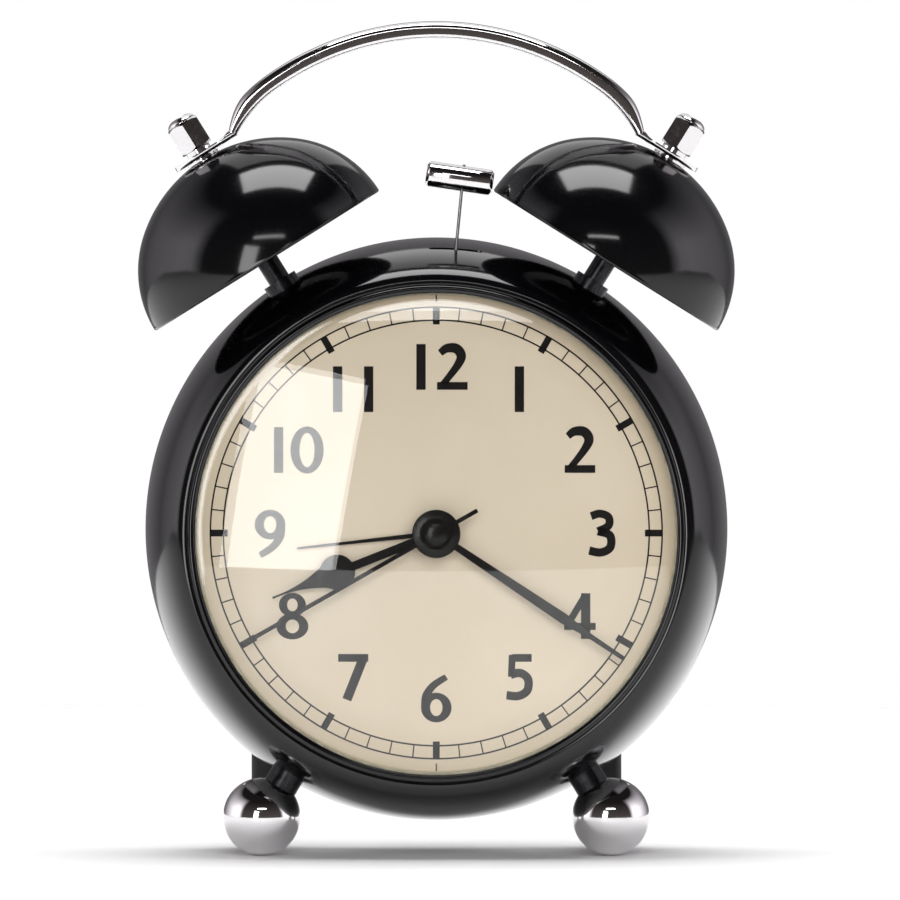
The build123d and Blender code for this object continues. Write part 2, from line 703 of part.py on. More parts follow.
with BuildPart() as rear_cover:
    ring(cover_r, 0, case_back, cover_back)
    fillet(rear_cover.edges().filter_by(GeomType.CIRCLE).sort_by(Axis.Y)[-1], 2.0)
    ring(53.2, 0, cover_front, case_back)
    ring(51.4, 0, cover_front - 1, cover_in, mode=Mode.SUBTRACT)
    # battery tray
    block(window_w + 1.8, window_h + 1.8, tray_front, cover_in, 0, window_z, corner=2)
    for angle in boss_angles:
        ring(3.4, 0, cover_front, cover_in, *polar(boss_r, angle))
    block(window_w, window_h, tray_front + 0.8, cover_back + 1, 0, window_z, corner=1.2, mode=Mode.SUBTRACT)
    # recess for the door, open at the bottom edge
    block(57.6, 44, door_y, cover_back + 1, 0, window_top + 0.5 - 22, mode=Mode.SUBTRACT)
    # knob wells, switch slot and screw holes
    for x, z in ((motion_x, motion_z), (alarm_x, alarm_z)):
        ring(2.6, 0, cover_in - 1, cover_back + 1, x, z, mode=Mode.SUBTRACT)
    block(11, 4.2, cover_in - 1, cover_back + 1, switch_x, switch_z, corner=1, mode=Mode.SUBTRACT)
    for angle in boss_angles:
        screw_x, screw_z = polar(boss_r, angle)
        ring(1.1, 0, cover_front - 1, cover_back + 1, screw_x, screw_z, mode=Mode.SUBTRACT)
        ring(2.3, 0, cover_back - 1.2, cover_back + 1, screw_x, screw_z, mode=Mode.SUBTRACT)
finish(rear_cover, "rear_cover")

with BuildPart() as rear_cover_screws:
    for angle in boss_angles:
        screw_x, screw_z = polar(boss_r, angle)
        ring(2.1, 0, cover_back - 1.2, cover_back - 0.1, screw_x, screw_z)
        ring(0.95, 0, cover_front - 7, cover_back - 1.2, screw_x, screw_z)
        block(2.6, 0.6, cover_back - 0.6, cover_back, screw_x, screw_z, mode=Mode.SUBTRACT)
        block(0.6, 2.6, cover_back - 0.6, cover_back, screw_x, screw_z, mode=Mode.SUBTRACT)
finish(rear_cover_screws, "rear_cover_screws")

door_w = 57.2
door_top = window_top + 0.3
door_bottom = window_bottom - 1.2
with BuildPart() as battery_door:
    door_z = (door_top + door_bottom) / 2
    block(door_w, door_top - door_bottom, door_y + 0.05, cover_back, 0, door_z, corner=1.5)
    # finger grip: a row of ribs' grooves
    for step in range(5):
        block(14, 0.7, cover_back - 0.5, cover_back + 1, 0, door_top - 5 - 1.6 * step, mode=Mode.SUBTRACT)
finish(battery_door, "battery_door")

with BuildPart() as battery_cells:
    for z, end in zip(cell_z, (1, -1)):
        cell = Plane(origin=(-end * cell_len / 2, cell_y, case_z + z), x_dir=(0, 1, 0), z_dir=(end, 0, 0))
        with BuildSketch(cell):
            Circle(cell_r)
        extrude(amount=cell_len - 1.2)
        with BuildSketch(cell.offset(cell_len - 1.2)):
            Circle(2.7)
        extrude(amount=1.2)
finish(battery_cells, "battery_cells")

contact_x = window_w / 2 - 0.4
with BuildPart() as battery_contacts:
    for z, end in zip(cell_z, (1, -1)):
        # flat plate at the cell's button, coil spring at its base
        with Locations((end * contact_x, cell_y, case_z + z)):
            Box(0.5, 10, 11)
        with Locations((-end * contact_x, cell_y, case_z + z)):
            Box(0.5, 10, 11)
        spring_start = (-end * (contact_x - 0.25), cell_y, case_z + z)
        spring_path = Helix(0.75, 1.5, 3.2, center=spring_start, direction=(end, 0, 0))
        with BuildSketch(Plane(origin=spring_path @ 0, z_dir=spring_path % 0)):
            Circle(0.25)
        sweep(path=spring_path, is_frenet=True)
finish(battery_contacts, "battery_contacts")


def knob(x, z, gear_end):
    # a fluted knob on its shaft, from the rear cover back
    with BuildSketch(facing(knob_back, x, z)) as outline:
        Circle(knob_r)
        with PolarLocations(knob_r + 0.35, 24):
            Circle(0.62, mode=Mode.SUBTRACT)
    extrude(outline.sketch, amount=knob_back - cover_back - 0.5)
    ring(2.5, 0, cover_in - 0.5, cover_back + 0.5, x, z)
    ring(knob_shaft_r, 0, gear_end, cover_in - 0.5, x, z)
    ring(4.6, 0, knob_back - 0.5, knob_back + 1, x, z, mode=Mode.SUBTRACT)
    block(6.4, 1.6, knob_back - 0.5, knob_back, x, z, corner=0.7)


with BuildPart() as time_set_knob:
    knob(motion_x, motion_z, third_layer)
finish(time_set_knob, "time_set_knob")

with BuildPart() as alarm_set_knob:
    knob(alarm_x, alarm_z, alarm_layer + 2.0)
finish(alarm_set_knob, "alarm_set_knob")

with BuildPart() as alarm_switch:
    block(14, 7, cover_in - 1.4, cover_in - 0.15, switch_x - 2, switch_z, corner=1)
    block(4.6, 3.8, cover_in - 0.15, cover_back + 2.2, switch_x - 2, switch_z, corner=0.8)
    fillet(alarm_switch.faces().sort_by(Axis.Y)[-1].edges(), 0.6)
finish(alarm_switch, "alarm_switch")

leg_x = 34.0
leg_y = case_back + 3.5
with BuildPart() as rear_legs:
    for side in (1, -1):
        with BuildSketch(Plane.XY.offset(1.2)):
            with Locations((side * leg_x, leg_y)):
                RectangleRounded(6.0, 5.0, 1.2)
        extrude(amount=26)
    # the top of each leg laps the cover's edge
    add(rear_cover.part, mode=Mode.SUBTRACT)
    ring(case_r + 0.4, 0, case_front, case_back, mode=Mode.SUBTRACT)
finish(rear_legs, "rear_legs")

with BuildPart() as rear_leg_pads:
    for side in (1, -1):
        with BuildSketch(Plane.XY):
            with Locations((side * leg_x, leg_y)):
                RectangleRounded(6.4, 5.4, 1.3)
        extrude(amount=1.2)
finish(rear_leg_pads, "rear_leg_pads")

# ---- striker ----
core_x = -9.0
core_top = 39.0
coil_low = 30.6
coil_top = 37.8
core_y = hammer_y + 2.6
bracket_y = hammer_y + 7.7
with BuildPart() as striker_bracket:
    # back wall, foot under the coil and an ear for the pivot pin
    block(26, 22.5, bracket_y, bracket_y + 1.2, -2.5, 39.5, corner=1)
    block(14, 1.2, frame_back, bracket_y, core_x, 29.4)
    block(14, 5.0, frame_back, frame_back + 0.8, core_x, 32.4)
    ring(0.8 + play, 0, bracket_y - 1, bracket_y + 2, pivot_x, pivot_z, mode=Mode.SUBTRACT)
finish(striker_bracket, "striker_bracket")

core_plane = Plane.XY.offset(case_z + 28.8)
with BuildPart() as striker_core:
    with BuildSketch(core_plane.offset(1.2)):
        with Locations((core_x, core_y)):
            Circle(2.0)
    extrude(amount=core_top - 30.0)
finish(striker_core, "striker_core")

with BuildPart() as striker_coil:
    with BuildSketch(Plane.XY.offset(case_z + coil_low)):
        with Locations((core_x, core_y)):
            Circle(4.1)
            Circle(2.0, mode=Mode.SUBTRACT)
    extrude(amount=coil_top - coil_low)
    for height in (coil_low - 0.6, coil_top - 0.2):
        with BuildSketch(Plane.XY.offset(case_z + height)):
            with Locations((core_x, core_y)):
                Circle(4.8)
                Circle(2.0, mode=Mode.SUBTRACT)
        extrude(amount=0.8)
finish(striker_coil, "striker_coil")

with BuildPart() as pivot_pin:
    ring(0.8, 0, hammer_y - 2.6, bracket_y + 1.2, pivot_x, pivot_z)
    ring(1.5, 0, hammer_y - 3.1, hammer_y - 2.6, pivot_x, pivot_z)
finish(pivot_pin, "pivot_pin")

with BuildPart() as return_spring:
    coil_base = (pivot_x, bracket_y - 3.2, case_z + pivot_z)
    coil_path = Helix(0.6, 2.4, 1.35, center=coil_base, direction=(0, 1, 0))
    with BuildSketch(Plane(origin=coil_path @ 0, z_dir=coil_path % 0)):
        Circle(0.2)
    sweep(path=coil_path, is_frenet=True)
finish(return_spring, "return_spring")

wire_lean = 5.5
head_droop = 8.5
wire_r = 0.3
hammer_reach = 22.2
with BuildPart() as armature:
    # hub on the pin, with an arm over the coil's core
    ring(2.2, 0, hammer_y - 1.8, hammer_y + 1.8, pivot_x, pivot_z)
    block(15, 1.2, hammer_y - 1.8, core_y + 2.0, pivot_x - 8.4, pivot_z - 0.9)
    ring(0.8 + play, 0, hammer_y - 3, hammer_y + 3, pivot_x, pivot_z, mode=Mode.SUBTRACT)
finish(armature, "armature")

wire_dir = (sin(radians(wire_lean)), 0, cos(radians(wire_lean)))
wire_foot = (pivot_x + 1.6 * wire_dir[0], hammer_y, case_z + pivot_z + 1.6 * wire_dir[2])
head_x = pivot_x + hammer_reach * wire_dir[0] - 0.6
head_centre = (head_x, hammer_y, case_z + pivot_z + hammer_reach * wire_dir[2])
head_dir = (cos(radians(head_droop)), 0, -sin(radians(head_droop)))
head_base = tuple(middle - head_len / 2 * step for middle, step in zip(head_centre, head_dir))
with BuildPart() as hammer_head:
    with BuildSketch(Plane(origin=head_base, x_dir=(0, 1, 0), z_dir=head_dir)):
        Circle(head_r)
    extrude(amount=head_len)
    chamfer(hammer_head.edges().filter_by(GeomType.CIRCLE), 0.7)
    with BuildSketch(Plane(origin=wire_foot, x_dir=(0, 1, 0), z_dir=wire_dir)):
        Circle(wire_r + 0.02)
    extrude(amount=40, mode=Mode.SUBTRACT)
finish(hammer_head, "hammer_head")

with BuildPart() as hammer_wire:
    with BuildSketch(Plane(origin=wire_foot, x_dir=(0, 1, 0), z_dir=wire_dir)):
        Circle(wire_r)
    extrude(amount=hammer_reach + head_r - 1.4)
    add(armature.part, mode=Mode.SUBTRACT)
finish(hammer_wire, "hammer_wire")
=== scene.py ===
import json
import math

import bmesh
import bpy
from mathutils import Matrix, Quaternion, Vector


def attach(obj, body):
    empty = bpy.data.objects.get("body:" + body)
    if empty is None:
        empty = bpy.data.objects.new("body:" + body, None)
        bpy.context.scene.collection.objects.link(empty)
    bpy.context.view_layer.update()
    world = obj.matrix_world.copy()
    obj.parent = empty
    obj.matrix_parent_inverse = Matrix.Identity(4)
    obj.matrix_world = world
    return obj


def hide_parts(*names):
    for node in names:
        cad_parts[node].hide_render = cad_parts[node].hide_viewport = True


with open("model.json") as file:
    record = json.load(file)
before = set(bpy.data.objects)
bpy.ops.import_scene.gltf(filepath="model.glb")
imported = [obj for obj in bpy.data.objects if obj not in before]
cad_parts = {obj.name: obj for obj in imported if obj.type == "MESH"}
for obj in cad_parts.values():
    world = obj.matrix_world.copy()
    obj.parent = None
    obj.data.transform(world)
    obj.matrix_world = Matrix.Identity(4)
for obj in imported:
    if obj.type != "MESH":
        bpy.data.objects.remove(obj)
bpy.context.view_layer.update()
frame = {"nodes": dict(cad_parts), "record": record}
mm = 0.001

# where the clock's own parts lie, in millimetres
clock = {
    "dialHeight": 64.0,
    "dialFront": -13.0,
    "apertureRadius": 47.3,
    "shoulderRadius": 49.3,
    "caseRadius": 58.0,
    "caseFront": -20.0,
    "caseCrown": 15.0,
    "caseBack": 17.0,
    "wall": 1.2,
    "bellDepth": -2.0,
    "bellTilt": 32.0,
}


class Wire:  # an output socket that can be used in ordinary sums
    def __init__(self, net, socket):
        self.net = net
        self.socket = socket

    def sum(self, operation, first, second):
        return self.net.add("ShaderNodeMath", {"operation": operation}, {0: first, 1: second})

    def __add__(self, other):
        return self.sum("ADD", self, other)

    def __radd__(self, other):
        return self.sum("ADD", other, self)

    def __sub__(self, other):
        return self.sum("SUBTRACT", self, other)

    def __rsub__(self, other):
        return self.sum("SUBTRACT", other, self)

    def __mul__(self, other):
        return self.sum("MULTIPLY", self, other)

    def __rmul__(self, other):
        return self.sum("MULTIPLY", other, self)

    def __gt__(self, other):
        return self.sum("GREATER_THAN", self, other)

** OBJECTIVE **
Only the lines from the one containing "head_base = tuple(middle" through the one containing "obj.parent = None" are to be reproduced, exactly as they appear.

** COMPLETE ANSWER **
head_base = tuple(middle - head_len / 2 * step for middle, step in zip(head_centre, head_dir))
with BuildPart() as hammer_head:
    with BuildSketch(Plane(origin=head_base, x_dir=(0, 1, 0), z_dir=head_dir)):
        Circle(head_r)
    extrude(amount=head_len)
    chamfer(hammer_head.edges().filter_by(GeomType.CIRCLE), 0.7)
    with BuildSketch(Plane(origin=wire_foot, x_dir=(0, 1, 0), z_dir=wire_dir)):
        Circle(wire_r + 0.02)
    extrude(amount=40, mode=Mode.SUBTRACT)
finish(hammer_head, "hammer_head")

with BuildPart() as hammer_wire:
    with BuildSketch(Plane(origin=wire_foot, x_dir=(0, 1, 0), z_dir=wire_dir)):
        Circle(wire_r)
    extrude(amount=hammer_reach + head_r - 1.4)
    add(armature.part, mode=Mode.SUBTRACT)
finish(hammer_wire, "hammer_wire")
=== scene.py ===
import json
import math

import bmesh
import bpy
from mathutils import Matrix, Quaternion, Vector


def attach(obj, body):
    empty = bpy.data.objects.get("body:" + body)
    if empty is None:
        empty = bpy.data.objects.new("body:" + body, None)
        bpy.context.scene.collection.objects.link(empty)
    bpy.context.view_layer.update()
    world = obj.matrix_world.copy()
    obj.parent = empty
    obj.matrix_parent_inverse = Matrix.Identity(4)
    obj.matrix_world = world
    return obj


def hide_parts(*names):
    for node in names:
        cad_parts[node].hide_render = cad_parts[node].hide_viewport = True


with open("model.json") as file:
    record = json.load(file)
before = set(bpy.data.objects)
bpy.ops.import_scene.gltf(filepath="model.glb")
imported = [obj for obj in bpy.data.objects if obj not in before]
cad_parts = {obj.name: obj for obj in imported if obj.type == "MESH"}
for obj in cad_parts.values():
    world = obj.matrix_world.copy()
    obj.parent = None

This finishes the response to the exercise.